▼▼▼

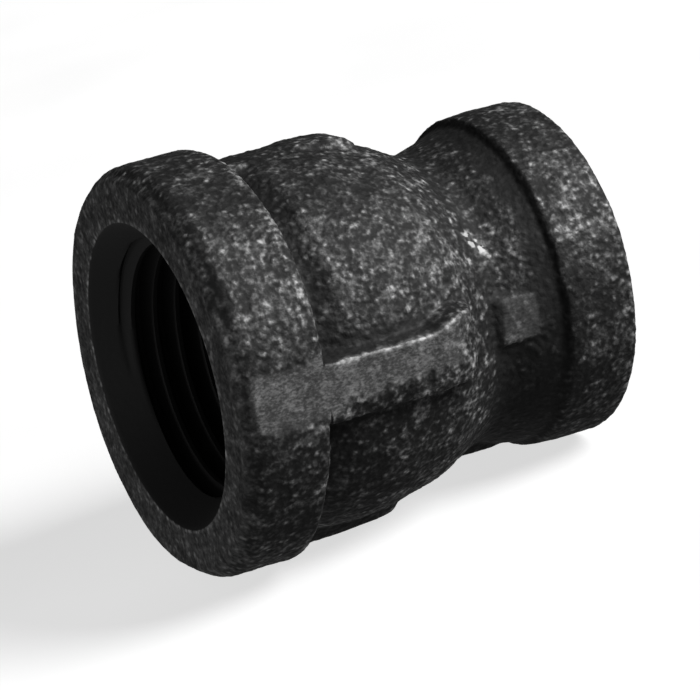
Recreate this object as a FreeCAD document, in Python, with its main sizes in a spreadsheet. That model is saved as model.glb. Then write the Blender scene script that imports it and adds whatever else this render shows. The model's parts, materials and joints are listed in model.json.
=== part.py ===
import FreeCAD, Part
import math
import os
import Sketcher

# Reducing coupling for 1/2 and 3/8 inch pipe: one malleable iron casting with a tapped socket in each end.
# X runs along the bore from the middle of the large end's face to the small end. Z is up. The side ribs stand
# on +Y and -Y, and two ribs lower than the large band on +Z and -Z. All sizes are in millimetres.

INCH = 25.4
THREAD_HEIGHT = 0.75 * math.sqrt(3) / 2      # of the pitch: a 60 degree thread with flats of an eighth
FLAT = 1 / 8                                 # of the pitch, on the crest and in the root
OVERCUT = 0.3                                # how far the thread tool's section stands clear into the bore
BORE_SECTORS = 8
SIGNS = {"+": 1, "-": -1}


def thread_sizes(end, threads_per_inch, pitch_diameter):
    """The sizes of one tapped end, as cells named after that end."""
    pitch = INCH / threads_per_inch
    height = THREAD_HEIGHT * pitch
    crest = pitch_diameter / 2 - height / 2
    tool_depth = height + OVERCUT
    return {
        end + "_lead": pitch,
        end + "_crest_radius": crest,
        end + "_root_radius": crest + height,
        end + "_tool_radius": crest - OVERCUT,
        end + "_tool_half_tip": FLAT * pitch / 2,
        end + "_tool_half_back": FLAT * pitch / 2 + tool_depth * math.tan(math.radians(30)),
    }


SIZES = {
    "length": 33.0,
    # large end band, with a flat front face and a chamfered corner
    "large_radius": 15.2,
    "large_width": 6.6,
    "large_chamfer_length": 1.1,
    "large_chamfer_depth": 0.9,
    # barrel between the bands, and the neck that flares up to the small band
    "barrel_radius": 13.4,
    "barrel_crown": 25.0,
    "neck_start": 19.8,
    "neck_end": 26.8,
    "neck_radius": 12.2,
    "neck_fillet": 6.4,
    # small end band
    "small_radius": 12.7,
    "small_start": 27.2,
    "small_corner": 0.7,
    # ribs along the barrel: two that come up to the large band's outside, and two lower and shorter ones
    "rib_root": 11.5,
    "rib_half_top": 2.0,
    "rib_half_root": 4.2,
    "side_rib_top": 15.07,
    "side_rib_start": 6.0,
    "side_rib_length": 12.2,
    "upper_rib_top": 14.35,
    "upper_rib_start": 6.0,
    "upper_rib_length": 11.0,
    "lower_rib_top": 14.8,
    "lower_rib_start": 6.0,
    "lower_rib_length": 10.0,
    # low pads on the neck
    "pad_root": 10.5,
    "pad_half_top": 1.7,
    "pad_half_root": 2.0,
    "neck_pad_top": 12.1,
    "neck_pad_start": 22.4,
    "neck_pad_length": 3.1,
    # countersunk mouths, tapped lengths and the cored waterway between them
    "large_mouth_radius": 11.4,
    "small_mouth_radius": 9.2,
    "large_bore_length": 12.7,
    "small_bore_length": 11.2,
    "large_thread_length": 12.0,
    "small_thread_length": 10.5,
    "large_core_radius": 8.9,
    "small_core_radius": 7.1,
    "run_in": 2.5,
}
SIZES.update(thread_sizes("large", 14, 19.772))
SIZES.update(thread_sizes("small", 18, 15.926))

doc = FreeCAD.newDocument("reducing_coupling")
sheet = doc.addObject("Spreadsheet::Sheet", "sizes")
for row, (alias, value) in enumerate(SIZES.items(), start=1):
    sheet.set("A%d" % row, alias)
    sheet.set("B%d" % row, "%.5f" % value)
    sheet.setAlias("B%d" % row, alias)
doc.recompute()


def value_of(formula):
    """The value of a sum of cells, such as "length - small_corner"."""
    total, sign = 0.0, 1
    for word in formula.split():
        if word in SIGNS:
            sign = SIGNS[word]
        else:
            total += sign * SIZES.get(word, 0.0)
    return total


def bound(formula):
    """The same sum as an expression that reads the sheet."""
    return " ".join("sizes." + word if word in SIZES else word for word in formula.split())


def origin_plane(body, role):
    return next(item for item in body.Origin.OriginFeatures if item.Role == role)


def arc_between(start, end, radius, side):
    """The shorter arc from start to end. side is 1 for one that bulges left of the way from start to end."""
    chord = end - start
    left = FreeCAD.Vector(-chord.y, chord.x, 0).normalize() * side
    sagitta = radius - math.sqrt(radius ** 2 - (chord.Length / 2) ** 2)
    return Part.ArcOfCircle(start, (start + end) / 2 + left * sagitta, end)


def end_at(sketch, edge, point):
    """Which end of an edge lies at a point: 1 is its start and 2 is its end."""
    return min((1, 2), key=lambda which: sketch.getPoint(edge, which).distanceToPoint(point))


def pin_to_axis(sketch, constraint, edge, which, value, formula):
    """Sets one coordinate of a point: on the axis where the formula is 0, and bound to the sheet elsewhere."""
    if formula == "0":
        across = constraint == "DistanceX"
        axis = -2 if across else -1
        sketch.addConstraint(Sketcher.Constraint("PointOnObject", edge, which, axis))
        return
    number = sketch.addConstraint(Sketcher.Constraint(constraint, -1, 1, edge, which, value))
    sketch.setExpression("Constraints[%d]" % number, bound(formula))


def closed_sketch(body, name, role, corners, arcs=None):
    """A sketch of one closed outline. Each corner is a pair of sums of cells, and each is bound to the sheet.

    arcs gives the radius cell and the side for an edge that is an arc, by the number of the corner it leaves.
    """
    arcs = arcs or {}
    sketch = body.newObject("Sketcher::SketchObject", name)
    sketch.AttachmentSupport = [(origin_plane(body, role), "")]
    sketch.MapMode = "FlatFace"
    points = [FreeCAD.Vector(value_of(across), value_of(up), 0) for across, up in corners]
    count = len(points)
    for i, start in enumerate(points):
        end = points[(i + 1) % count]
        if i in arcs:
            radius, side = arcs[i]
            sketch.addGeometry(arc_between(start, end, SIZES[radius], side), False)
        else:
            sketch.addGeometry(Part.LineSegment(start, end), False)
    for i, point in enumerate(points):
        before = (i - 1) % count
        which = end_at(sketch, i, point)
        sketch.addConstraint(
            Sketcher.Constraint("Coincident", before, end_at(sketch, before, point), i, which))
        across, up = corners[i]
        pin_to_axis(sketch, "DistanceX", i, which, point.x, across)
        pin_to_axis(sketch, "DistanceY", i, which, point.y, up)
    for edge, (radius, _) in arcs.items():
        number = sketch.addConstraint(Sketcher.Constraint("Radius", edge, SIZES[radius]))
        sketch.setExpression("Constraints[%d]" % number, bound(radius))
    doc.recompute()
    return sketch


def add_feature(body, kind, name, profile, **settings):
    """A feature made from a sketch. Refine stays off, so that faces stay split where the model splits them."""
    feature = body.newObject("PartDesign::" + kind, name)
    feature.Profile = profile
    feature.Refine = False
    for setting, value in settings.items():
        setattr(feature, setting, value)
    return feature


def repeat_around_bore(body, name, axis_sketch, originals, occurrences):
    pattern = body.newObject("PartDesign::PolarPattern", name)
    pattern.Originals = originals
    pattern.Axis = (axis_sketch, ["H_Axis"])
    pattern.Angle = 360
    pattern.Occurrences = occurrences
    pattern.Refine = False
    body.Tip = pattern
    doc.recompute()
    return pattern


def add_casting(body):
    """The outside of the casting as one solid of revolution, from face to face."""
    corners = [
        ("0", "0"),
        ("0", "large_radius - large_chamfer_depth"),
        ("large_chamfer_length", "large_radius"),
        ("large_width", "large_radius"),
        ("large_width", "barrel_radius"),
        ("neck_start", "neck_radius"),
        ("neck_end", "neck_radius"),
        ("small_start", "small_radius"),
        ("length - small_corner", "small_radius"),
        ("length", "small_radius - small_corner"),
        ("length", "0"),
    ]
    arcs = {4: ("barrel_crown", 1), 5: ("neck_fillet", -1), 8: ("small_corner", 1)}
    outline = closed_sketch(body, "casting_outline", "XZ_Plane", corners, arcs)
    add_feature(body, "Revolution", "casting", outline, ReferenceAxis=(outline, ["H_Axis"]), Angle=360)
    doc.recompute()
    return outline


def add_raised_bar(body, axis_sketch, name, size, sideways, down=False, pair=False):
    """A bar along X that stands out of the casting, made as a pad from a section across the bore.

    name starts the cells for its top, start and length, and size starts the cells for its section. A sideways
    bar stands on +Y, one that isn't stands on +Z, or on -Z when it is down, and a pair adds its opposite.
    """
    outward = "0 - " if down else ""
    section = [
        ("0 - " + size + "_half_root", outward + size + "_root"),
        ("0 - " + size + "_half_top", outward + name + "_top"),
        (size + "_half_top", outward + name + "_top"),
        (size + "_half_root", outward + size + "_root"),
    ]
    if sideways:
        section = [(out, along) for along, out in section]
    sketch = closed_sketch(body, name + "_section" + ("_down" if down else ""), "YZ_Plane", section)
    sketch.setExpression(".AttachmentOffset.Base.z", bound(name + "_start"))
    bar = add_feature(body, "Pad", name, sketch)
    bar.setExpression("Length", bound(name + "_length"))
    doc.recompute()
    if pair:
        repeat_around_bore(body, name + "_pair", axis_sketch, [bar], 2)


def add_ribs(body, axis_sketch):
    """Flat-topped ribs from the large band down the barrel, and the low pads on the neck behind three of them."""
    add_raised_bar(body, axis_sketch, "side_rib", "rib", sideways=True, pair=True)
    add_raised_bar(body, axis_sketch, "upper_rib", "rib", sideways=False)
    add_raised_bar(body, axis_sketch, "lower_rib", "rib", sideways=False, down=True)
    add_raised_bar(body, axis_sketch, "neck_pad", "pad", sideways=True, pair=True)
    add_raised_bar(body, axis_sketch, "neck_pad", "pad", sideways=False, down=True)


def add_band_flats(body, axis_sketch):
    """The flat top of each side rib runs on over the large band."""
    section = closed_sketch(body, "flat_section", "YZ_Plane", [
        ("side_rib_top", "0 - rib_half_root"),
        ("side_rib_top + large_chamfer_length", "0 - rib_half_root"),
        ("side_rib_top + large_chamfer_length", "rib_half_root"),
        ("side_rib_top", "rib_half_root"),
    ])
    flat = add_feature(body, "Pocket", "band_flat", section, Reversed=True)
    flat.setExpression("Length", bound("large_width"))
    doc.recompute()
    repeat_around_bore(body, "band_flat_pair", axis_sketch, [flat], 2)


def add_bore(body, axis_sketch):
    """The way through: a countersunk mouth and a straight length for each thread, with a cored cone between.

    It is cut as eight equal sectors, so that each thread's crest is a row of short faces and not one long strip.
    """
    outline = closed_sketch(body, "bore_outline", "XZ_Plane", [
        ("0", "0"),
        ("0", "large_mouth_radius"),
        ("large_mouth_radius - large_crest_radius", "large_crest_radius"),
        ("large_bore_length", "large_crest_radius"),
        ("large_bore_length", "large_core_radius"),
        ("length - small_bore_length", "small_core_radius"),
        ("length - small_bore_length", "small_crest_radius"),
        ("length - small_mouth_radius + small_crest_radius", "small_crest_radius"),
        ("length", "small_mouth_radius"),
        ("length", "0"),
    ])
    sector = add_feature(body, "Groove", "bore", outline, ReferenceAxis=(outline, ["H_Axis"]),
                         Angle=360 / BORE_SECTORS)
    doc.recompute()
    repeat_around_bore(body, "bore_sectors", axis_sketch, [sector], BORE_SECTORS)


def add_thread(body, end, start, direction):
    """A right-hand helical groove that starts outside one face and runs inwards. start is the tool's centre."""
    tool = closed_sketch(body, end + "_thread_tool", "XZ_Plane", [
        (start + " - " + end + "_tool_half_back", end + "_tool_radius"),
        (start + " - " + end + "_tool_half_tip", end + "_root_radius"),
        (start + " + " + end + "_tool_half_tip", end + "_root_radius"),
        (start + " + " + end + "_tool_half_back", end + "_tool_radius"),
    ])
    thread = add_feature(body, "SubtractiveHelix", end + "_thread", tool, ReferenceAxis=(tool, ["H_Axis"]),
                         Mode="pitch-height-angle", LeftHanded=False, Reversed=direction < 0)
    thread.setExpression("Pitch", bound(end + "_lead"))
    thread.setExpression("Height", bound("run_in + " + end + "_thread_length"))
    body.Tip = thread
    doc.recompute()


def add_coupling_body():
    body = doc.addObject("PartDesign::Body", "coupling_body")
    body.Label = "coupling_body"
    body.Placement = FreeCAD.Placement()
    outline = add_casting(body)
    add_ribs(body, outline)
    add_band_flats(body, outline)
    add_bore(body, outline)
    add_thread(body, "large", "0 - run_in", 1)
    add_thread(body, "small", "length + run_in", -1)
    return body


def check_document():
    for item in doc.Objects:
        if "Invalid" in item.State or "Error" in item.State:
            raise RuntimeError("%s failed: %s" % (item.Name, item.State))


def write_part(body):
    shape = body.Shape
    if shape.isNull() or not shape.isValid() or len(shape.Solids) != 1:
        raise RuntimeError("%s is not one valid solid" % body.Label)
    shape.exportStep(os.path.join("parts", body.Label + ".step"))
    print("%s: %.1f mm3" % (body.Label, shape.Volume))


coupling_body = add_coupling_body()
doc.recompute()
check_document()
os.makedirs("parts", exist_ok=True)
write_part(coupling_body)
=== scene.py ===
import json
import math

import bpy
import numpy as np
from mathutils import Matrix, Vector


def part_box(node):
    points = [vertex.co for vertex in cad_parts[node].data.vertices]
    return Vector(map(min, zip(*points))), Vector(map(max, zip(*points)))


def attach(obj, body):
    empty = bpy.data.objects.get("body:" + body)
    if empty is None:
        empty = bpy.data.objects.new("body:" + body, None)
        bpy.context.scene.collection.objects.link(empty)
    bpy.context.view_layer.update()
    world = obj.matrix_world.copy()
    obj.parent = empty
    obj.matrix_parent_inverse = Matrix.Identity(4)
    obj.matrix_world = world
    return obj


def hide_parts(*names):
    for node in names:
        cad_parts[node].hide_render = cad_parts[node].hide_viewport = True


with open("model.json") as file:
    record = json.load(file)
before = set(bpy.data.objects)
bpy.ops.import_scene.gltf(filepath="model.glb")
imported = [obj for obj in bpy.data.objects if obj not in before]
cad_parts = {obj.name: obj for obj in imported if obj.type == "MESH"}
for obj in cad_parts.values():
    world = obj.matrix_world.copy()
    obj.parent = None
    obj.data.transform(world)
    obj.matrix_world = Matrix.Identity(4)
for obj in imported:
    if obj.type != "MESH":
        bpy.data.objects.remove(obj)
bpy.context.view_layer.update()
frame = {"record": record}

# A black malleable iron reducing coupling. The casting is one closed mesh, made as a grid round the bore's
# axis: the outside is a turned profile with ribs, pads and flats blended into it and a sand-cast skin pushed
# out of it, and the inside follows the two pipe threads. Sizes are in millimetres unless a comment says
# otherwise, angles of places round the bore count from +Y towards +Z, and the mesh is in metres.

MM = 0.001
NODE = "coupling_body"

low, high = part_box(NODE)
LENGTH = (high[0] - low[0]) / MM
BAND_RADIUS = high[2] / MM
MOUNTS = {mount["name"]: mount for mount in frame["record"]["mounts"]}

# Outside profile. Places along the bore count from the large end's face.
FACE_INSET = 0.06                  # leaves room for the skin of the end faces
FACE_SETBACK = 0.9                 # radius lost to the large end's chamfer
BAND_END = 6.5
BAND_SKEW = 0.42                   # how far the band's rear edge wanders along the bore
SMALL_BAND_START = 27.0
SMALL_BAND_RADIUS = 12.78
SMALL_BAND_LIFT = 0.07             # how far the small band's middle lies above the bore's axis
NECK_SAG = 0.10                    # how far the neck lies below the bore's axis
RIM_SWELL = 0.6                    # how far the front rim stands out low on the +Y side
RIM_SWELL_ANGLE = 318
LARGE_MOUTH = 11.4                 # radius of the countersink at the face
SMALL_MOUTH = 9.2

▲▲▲

§ Task instructions
Write down only the number of lines that contain the string "frame" in the listing.

§ Solution to this task
2